Segundo Zamora, o plano de uso de solo boliviano é de 1995 e precisa ser revisto. Ele diz que a legislação vigente deixa muitas brechas para que o governo tome terras de qualquer produtor. ‘‘O mais grave é a questão trabalhista. Posso citar um exemplo: se o dono da propriedade for padrinho de batismo do filho de um empregado, ele pode ser acusado de estar abusando afetivamente do empregado e isso pode resultar em confisco de suas terras’’.
Além disso, mais do que votarem pelo sim ou pelo não no referendo de domingo passado, os bolivianos também responderam sobre o volume máximo de terras que uma pessoa pode ter no país: cinco mil ou 10 mil hectares. Dos quatro milhões de eleitores do país, 72% votaram pelos cinco mil hectares. A maioria dos brasileiros têm mais terra do que isso. Mais um motivo para preocupação, mesmo com Evo Morales garantindo que a decisão do referendo não será retroativa.
Na nova Constituição Federal, aprovada por 60% dos eleitores, um artigo diz que a terra deve ter uma ‘‘função social’’. Os opositores de Evo Morales dizem que o termo é vago demais e que pode ser interpretado de forma equivocada.
O paulista de Piracicaba Raul Amaral Campos Filho está desde 1997 na Bolívia. Atualmente, planta 10 mil hectares por safra. Para ele, os agricultores enfrentam um ‘‘terrorismo de incertezas’’ por conta da situação política. Outra dificuldade é a falta de combustíveis, que começou a acontecer depois que a Yacimientos, estatal boliviana, assumiu o lugar da Petrobrás.
‘‘Por aqui, todo mundo tem medo. Todos estamos apreensivos, mesmo sabendo que nos encontramos em situação legal e cumprindo a nossa função social de produtores. Porém, a única coisa que podemos fazer é continuar com o trabalho’’, lamenta o agricultor, que também faz parte da Fundacruz, uma fundação que desenvolve a tecnologia de 60% das sementes de soja plantadas na Bolívia.
Um pé-vermelho otimista
Ele nasceu em Santo André (SP), mas viveu boa parte de sua vida em Londrina, por isso se considera um pé-vermelho de coração. O engenheiro agrônomo Nilson Medina tinha um emprego estável em uma multinacional de defensivos agrícolas, quando decidiu pedir as contas, deixar o Norte do Paraná e ir se aventurar em terras bolivianas, em 1992.

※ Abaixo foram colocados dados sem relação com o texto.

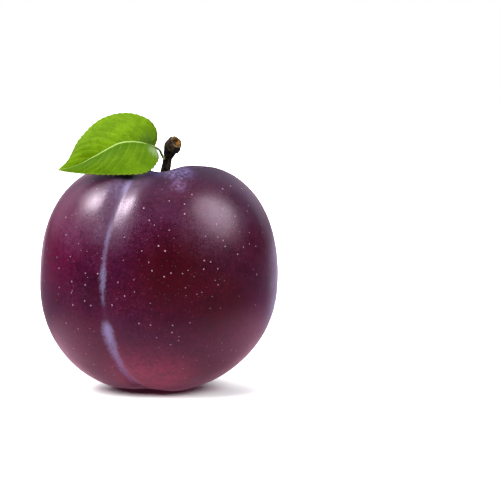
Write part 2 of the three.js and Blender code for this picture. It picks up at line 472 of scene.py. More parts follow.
@dataclass(frozen=True)
class Finish:
    """What the finishes share: a new material with its shader, and the mottle group in it."""

    name: str

    def start(self) -> tuple[bpy.types.Material, Nodes, bpy.types.Node]:
        """Starts the finish.

        Returns:
            A new material, its nodes and its Principled shader.
        """
        material = bpy.data.materials.new(self.name)
        material.use_nodes = True
        shader = material.node_tree.nodes["Principled BSDF"]
        return material, Nodes(material.node_tree), shader

    def mottle(
        self, nodes: Nodes, scale: float, grain: float, contrast: float
    ) -> bpy.types.NodeOutputs:
        """Places the mottle group with its own values.

        Args:
            nodes: the material's nodes.
            scale: patches for each metre.
            grain: how strong the fine grain is.
            contrast: how hard the patches are.

        Returns:
            The group's outputs, Mask and Height.
        """
        group = nodes.add("ShaderNodeGroup", node_tree=mottle_group())
        for name, number in (("Scale", scale), ("Grain", grain), ("Contrast", contrast)):
            group.inputs[name].default_value = number
        return group.outputs

    def relief(self, nodes: Nodes, shader: bpy.types.Node, height: object, depth: float) -> None:
        """Feeds a height into the shader's normal.

        Args:
            nodes: the material's nodes.
            shader: the shader.
            height: the height, round 0 to 1.
            depth: the depth in metres that 1 stands for.
        """
        bump = nodes.add("ShaderNodeBump")
        bump.inputs["Strength"].default_value = 1.0
        bump.inputs["Distance"].default_value = depth
        nodes.feed(bump.inputs["Height"], height)
        nodes.feed(shader.inputs["Normal"], bump.outputs[0])

    def patched(
        self,
        nodes: Nodes,
        base: object,
        blushes_and_painted_light: tuple[Blush, ...],
        cover: object,
    ) -> bpy.types.NodeSocket:
        """Lays patches over a colour, each fading out towards its radius. Some of the patches are
        painted highlights, shade or bounce light.

        Args:
            nodes: the material's nodes.
            base: the colour so far.
            blushes_and_painted_light: the patches, laid in order.
            cover: how much of every patch shows, 0 to 1.

        Returns:
            The colour with the patches on it.
        """
        for blush in blushes_and_painted_light:
            away = nodes.add("ShaderNodeVectorMath", operation="DISTANCE")
            nodes.feed(away.inputs[0], nodes.place())
            centre = Vector(blush.centre) + Vector((0.0, 0.0, MIDDLE_HEIGHT))
            away.inputs[1].default_value = centre * MM
            edge = blush.radius * MM
            near = nodes.ranged(away.outputs["Value"], edge * 0.3, edge * 1.3, blush.strength, 0.0)
            base = nodes.blend(nodes.maths("MULTIPLY", near, cover), base, blush.colour)
        return base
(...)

Com espírito empreendedor, a intenção era se tornar vendedor de agroquímicos no país vizinho. Também nutria o sonho de, um dia, comprar um pedaço de terra. Hoje, Medina é dono de 17 mil hectares na Bolívia e se considera um empresário da agroindústria. Diversificou os negócios. Além da soja - que ainda é o carro-chefe - tem gado, cana, trigo.
Já naturalizado boliviano, é vice-presidente da Câmara de Comércio Brasil-Bolívia e um dos diretores da Anapo. Não deixa de se pronunciar sobre as questões políticas do país e se mostra otimista em relação ao futuro da política de terras na Bolívia.
Sou otimista. Acredito que logo haverá uma estabilização. Eu não sou do partido do presidente, mas concordo com ele que os pobres têm que melhorar de vida. Confesso que tenho medo de que, devido ao forte conteúdo ideológico da nova Constituição, possa acontecer uma anarquia, mas, por outro lado, estamos sob os olhos da comunidade internacional. O que nós queremos e devemos fazer é continuar contribuindo com tecnologia e construindo acordos entre Brasil e Bolívia para que esse país continue se desenvolvendo, afirma.